5. Considérant qu'à l'effet de concourir à la mise en oeuvre de la protection ainsi instituée, l'article R. 2421-11 du code du travail, dispose que l'inspecteur du travail saisi d'une demande d'autorisation de licenciement d'un salarié protégé " procède à une enquête contradictoire au cours de laquelle le salarié peut, sur sa demande, se faire assister d'un représentant de son syndicat(...) " ; que le caractère contradictoire de cette enquête, impose à l'inspecteur du travail, saisi d'une demande d'autorisation de licenciement d'un salarié protégé fondée sur un motif disciplinaire, de mettre à même l'employeur et le salarié de prendre connaissance de l'ensemble des éléments déterminants qu'il a pu recueillir, y compris des témoignages, et qui sont de nature à établir ou non la matérialité des faits allégués à l'appui de la demande d'autorisation ;

6. Considérant que si les élus de la CGT de l'établissement de Guimerville ont fait parvenir à l'inspecteur du travail, au cours de l'enquête contradictoire prévue par les dispositions précitées, un " communiqué " relatif à la demande d'autorisation de licenciement intéressant M.E..., ce courrier qui rappelle seulement la situation de famille de ce dernier et les faits qui lui sont reprochés ne contient aucun élément déterminant qui aurait imposé qu'il soit communiqué au salarié et à son employeur ; que, par suite, la société Pochet du Courval n'est pas fondée à soutenir que l'inspecteur du travail aurait pris sa décision au terme d'une procédure irrégulière ;

7. Considérant que la décision du ministre chargé du travail mentionne dans son premier visa la qualité de délégué du personnel suppléant de M.E... ; que, par suite, le moyen de la société requérante tiré de l'insuffisante motivation de cette décision au motif qu'elle ne comporterait pas la mention du mandat détenu par l'intéressé manque en fait ;

8. Considérant qu'à supposer que la décision du ministre chargé du travail indique à tort que la date exacte des faits reste imprécise et que les déclarations de M. E...ont évolué au cours de l'enquête, cette circonstance, d'ailleurs surabondante, n'est pas de nature à entraîner l'illégalité de la décision prise dès lors que la matérialité des faits tels qu'ils sont retenus par le ministre du travail et notamment la date à laquelle la faute reprochée à M. E...a été commise, ne fait pas l'objet de débat et est admise par l'employeur ;

9. Considérant qu'en relevant l'absence de contrôle au moyen d'un éthylotest de l'état d'imprégnation alcoolique de M.E..., alors que la société Pochet du Courval reprochait, notamment à son employé de s'être trouvé dans un état incompatible avec l'exercice de ses fonctions, le ministre chargé du travail n'a pas retenu un motif étranger à la demande dont il était saisi ;

10. Considérant qu'aux termes de l'article 3.5 du règlement intérieur de la société Pochet du Courval : " (...) l'introduction, la distribution et la consommation de toute boisson alcoolisée sur les lieux de travail sont interdites. / la consommation de boisson alcoolisée est exclusivement réservée aux repas (...).

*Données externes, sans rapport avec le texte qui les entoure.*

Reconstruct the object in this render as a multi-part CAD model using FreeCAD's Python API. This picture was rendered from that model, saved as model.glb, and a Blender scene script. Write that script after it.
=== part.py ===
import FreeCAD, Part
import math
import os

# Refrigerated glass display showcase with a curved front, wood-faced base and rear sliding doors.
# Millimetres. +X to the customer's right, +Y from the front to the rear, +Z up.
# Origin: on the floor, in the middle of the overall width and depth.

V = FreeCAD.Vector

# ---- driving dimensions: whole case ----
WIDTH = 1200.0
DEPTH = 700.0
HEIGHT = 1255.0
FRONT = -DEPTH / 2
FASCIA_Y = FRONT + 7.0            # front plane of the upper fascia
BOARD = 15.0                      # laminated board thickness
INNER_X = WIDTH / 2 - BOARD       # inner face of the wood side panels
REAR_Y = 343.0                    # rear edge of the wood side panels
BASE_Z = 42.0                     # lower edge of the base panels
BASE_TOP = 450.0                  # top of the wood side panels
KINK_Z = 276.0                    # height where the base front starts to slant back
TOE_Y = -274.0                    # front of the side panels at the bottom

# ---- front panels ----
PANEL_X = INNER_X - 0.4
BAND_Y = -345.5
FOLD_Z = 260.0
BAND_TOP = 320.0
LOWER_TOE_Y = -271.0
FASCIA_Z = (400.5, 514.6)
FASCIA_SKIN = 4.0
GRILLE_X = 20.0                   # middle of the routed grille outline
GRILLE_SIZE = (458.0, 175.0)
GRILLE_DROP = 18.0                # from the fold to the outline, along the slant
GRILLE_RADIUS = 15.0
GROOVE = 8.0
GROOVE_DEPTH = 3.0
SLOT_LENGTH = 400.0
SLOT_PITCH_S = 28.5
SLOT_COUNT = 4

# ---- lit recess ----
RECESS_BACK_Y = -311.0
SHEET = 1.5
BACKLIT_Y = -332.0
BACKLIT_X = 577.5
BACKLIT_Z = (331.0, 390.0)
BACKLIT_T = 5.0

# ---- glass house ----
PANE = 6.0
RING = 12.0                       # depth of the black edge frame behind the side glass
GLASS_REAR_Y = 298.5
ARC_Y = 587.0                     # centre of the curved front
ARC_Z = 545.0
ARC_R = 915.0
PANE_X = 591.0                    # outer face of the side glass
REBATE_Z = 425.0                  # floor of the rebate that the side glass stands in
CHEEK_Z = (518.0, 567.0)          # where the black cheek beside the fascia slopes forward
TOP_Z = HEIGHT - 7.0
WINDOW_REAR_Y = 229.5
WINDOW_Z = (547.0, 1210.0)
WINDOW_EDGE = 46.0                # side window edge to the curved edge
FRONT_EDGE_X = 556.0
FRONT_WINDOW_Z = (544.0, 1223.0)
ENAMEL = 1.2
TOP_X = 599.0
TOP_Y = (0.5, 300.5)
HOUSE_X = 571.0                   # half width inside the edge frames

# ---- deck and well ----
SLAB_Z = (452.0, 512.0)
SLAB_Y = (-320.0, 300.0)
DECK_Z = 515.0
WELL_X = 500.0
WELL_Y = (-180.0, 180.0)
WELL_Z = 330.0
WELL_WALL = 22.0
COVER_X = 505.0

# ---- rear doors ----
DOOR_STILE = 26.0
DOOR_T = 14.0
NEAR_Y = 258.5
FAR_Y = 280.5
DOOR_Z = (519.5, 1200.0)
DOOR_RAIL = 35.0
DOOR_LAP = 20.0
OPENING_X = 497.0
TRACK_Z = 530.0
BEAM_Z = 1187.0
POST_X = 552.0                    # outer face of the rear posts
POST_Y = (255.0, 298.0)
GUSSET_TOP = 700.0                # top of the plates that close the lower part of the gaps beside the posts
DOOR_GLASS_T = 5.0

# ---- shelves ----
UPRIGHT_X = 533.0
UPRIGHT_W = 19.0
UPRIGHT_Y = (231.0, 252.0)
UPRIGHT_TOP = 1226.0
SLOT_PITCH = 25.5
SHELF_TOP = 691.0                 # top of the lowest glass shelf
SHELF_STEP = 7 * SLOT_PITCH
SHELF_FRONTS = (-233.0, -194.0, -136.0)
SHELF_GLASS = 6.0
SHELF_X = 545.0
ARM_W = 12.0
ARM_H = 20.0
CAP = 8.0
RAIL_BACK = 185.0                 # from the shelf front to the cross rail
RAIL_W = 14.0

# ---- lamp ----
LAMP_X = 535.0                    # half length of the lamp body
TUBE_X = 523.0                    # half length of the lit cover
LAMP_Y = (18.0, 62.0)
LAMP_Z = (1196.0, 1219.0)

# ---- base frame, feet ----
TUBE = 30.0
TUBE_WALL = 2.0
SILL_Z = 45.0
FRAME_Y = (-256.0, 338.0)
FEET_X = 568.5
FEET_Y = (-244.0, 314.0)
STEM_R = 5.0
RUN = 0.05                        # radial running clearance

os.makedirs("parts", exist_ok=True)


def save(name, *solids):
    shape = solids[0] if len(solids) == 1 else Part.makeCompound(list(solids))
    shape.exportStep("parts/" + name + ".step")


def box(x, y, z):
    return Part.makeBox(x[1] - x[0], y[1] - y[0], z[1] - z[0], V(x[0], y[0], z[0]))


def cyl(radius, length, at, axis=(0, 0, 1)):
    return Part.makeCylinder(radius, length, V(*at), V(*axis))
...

Elle doit être raisonnable " ;

11. Considérant qu'il ressort des pièces du dossier que dans la nuit du 4 au 5 mars 2012, M. E...a introduit une bouteille de vin au sein de l'entreprise afin de fêter, avec quatre de ses collègues, l'anniversaire de l'un d'entre eux ; qu'à l'occasion d'une pause, une collation a ainsi été prise dans le vestiaire du personnel, accompagnée de la consommation de deux bouteilles de vin ; qu'à l'issue de ce repas, un des collègues de M.E..., en raison de son état d'imprégnation alcoolique, n'a pu reprendre son poste de travail ; que, si M. E...a méconnu les dispositions précitées du règlement intérieur de l'entreprise en introduisant sur son lieu de travail une bouteille de vin, il ne ressort pas des pièces du dossier qu'il ait été l'organisateur de la fête d'anniversaire en cause, ni qu'il soit retourné, en état d'ébriété, à son poste de travail, alors qu'il n'est pas établi qu'il n'ait pas limité sa consommation de vin à un verre et demi seulement, comme il le soutient ; que dans ces conditions il ne peut être reproché à M. E...d'avoir, par ses agissements, incité ses collègues à enfreindre les règles applicables au sein de la société, occasionné la désorganisation de l'équipe de nuit, mis en danger la sécurité de ses collègues du fait d'une consommation excessive d'alcool, ou de s'être trouvé dans un état incompatible avec les exigences inhérentes aux fonctions qui lui sont contractuellement dévolues et d'avoir contribué à une baisse de la qualité de la production, au demeurant non établie ; que l'intéressé avait, au moment des faits, une ancienneté de vingt-sept ans au sien de la société Pochet du Courval ; qu'il ne ressort pas non plus des pièces du dossier et n'est pas allégué qu'il ait déjà fait l'objet d'une sanction disciplinaire ; que, dans ces conditions, tant l'inspecteur du travail que le ministre du travail, de l'emploi et du dialogue social pouvaient, sans entacher leurs décisions d'une erreur d'appréciation, estimer que la faute commise en introduisant une bouteille de vin dans l'entreprise n'était pas d'une gravité suffisante pour justifier un licenciement et, par suite, refuser l'autorisation sollicitée ;

Sur les conclusions de la société Pochet du Courval tendant à ce que la juridiction administrative autorise le licenciement sollicité :

12. Considérant qu'il y a lieu de rejeter ces conclusions par le même motif que celui retenu par le tribunal administratif de Rouen ;

13. Considérant qu'il résulte de tout ce qui précède que la société Pochet du Courval n'est pas fondée à soutenir que c'est à tort que, par le jugement du 1er juillet 2014, le tribunal administratif de Rouen a rejeté sa demande ; que, par voie de conséquence, ses conclusions présentées sur le fondement de l'article L. 761-1 du code de justice administrative ne peuvent qu'être rejetées ;

DÉCIDE :

Article 1er : La requête de la société Pochet du Courval est rejetée.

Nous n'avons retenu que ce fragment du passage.